The Church was rapidly worsted in this battle. Chamfort contributed behind the scenes, publishing article after article urging the Revolution’s need to weaken church authority.
25
Together with Talleyrand, the leaders of this philosophique anti-Church campaign ceaselessly plied the distinction between property of individuals and property belonging to institutional bodies performing a social role. Church property, they claimed, belonged to a different category from other property because it had been donated by parishioners and held in trust for poor relief, education, and other social purposes. Such claims made it appear initially that ecclesiastical authority and religion as such were not in dispute, thereby enabling the revolutionaries to win over some lower clergy.

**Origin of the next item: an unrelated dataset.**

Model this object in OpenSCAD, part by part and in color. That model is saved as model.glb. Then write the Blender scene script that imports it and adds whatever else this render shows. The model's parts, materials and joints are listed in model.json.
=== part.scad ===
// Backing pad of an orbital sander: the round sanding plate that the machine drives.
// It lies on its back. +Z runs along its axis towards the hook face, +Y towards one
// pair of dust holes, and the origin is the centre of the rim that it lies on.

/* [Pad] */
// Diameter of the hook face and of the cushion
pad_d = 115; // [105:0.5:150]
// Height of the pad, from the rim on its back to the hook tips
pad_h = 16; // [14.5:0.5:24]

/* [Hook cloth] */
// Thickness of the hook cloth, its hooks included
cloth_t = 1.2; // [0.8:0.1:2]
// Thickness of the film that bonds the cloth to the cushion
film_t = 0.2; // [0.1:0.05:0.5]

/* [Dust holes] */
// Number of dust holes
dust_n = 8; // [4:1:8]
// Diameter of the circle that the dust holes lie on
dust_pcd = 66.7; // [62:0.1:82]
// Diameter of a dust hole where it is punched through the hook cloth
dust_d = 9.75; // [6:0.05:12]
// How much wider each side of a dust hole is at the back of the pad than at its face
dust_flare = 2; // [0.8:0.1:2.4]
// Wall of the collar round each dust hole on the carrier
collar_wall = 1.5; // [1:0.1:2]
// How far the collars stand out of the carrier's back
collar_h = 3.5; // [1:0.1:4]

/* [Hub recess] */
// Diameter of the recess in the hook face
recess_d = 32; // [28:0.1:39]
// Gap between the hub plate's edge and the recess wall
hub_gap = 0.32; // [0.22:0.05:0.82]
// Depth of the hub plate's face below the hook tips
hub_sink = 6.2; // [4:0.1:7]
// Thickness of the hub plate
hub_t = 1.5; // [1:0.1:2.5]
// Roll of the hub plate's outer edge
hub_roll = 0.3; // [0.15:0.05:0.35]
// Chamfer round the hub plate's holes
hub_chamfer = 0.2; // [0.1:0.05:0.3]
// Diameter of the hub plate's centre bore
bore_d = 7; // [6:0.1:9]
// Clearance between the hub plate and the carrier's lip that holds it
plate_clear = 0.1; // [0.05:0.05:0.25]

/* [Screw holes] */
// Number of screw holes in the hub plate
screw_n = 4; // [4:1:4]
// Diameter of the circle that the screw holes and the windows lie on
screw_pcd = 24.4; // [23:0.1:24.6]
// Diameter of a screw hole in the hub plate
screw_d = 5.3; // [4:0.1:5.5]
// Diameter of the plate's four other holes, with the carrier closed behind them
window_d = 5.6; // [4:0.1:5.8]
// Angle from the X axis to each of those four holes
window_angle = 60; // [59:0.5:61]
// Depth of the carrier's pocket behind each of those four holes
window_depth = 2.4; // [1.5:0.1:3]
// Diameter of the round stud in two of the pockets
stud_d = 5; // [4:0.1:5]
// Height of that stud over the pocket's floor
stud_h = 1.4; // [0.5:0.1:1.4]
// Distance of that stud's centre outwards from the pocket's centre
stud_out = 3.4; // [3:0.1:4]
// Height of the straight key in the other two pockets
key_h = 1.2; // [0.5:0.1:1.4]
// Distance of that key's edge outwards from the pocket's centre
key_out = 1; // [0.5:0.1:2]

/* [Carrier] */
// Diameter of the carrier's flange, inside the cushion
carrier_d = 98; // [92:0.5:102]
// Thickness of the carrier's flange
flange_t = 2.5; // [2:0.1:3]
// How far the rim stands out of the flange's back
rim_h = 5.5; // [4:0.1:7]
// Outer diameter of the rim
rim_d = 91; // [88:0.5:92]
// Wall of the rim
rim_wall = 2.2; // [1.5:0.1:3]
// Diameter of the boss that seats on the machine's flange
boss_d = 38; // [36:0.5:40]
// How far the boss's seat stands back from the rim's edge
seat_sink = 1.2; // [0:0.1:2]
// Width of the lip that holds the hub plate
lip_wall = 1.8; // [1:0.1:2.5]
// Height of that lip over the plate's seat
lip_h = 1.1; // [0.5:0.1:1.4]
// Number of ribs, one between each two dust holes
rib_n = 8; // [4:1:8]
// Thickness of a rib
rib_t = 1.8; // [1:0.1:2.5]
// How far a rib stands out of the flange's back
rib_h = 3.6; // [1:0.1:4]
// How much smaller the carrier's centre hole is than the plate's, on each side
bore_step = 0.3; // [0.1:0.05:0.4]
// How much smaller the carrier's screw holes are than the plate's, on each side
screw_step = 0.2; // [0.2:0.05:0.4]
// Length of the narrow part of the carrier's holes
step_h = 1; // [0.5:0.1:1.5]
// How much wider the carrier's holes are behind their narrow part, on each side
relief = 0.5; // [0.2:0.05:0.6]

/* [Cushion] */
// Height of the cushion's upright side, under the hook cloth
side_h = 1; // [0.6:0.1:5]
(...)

Preserving endowed benefices in ecclesiastical hands, moreover, would have the serious disadvantage, argued Mirabeau, of leaving intact the old method of choosing bishops and other higher clergy, and hence perpetuating ancien régime “corruption.” This argument also appealed to some lower clergy who rarely benefited from those assets. For the Assembly to acknowledge that lands and revenues possessed by the Church were its rightful property effectively meant respecting “and consolidating the distinction of orders.”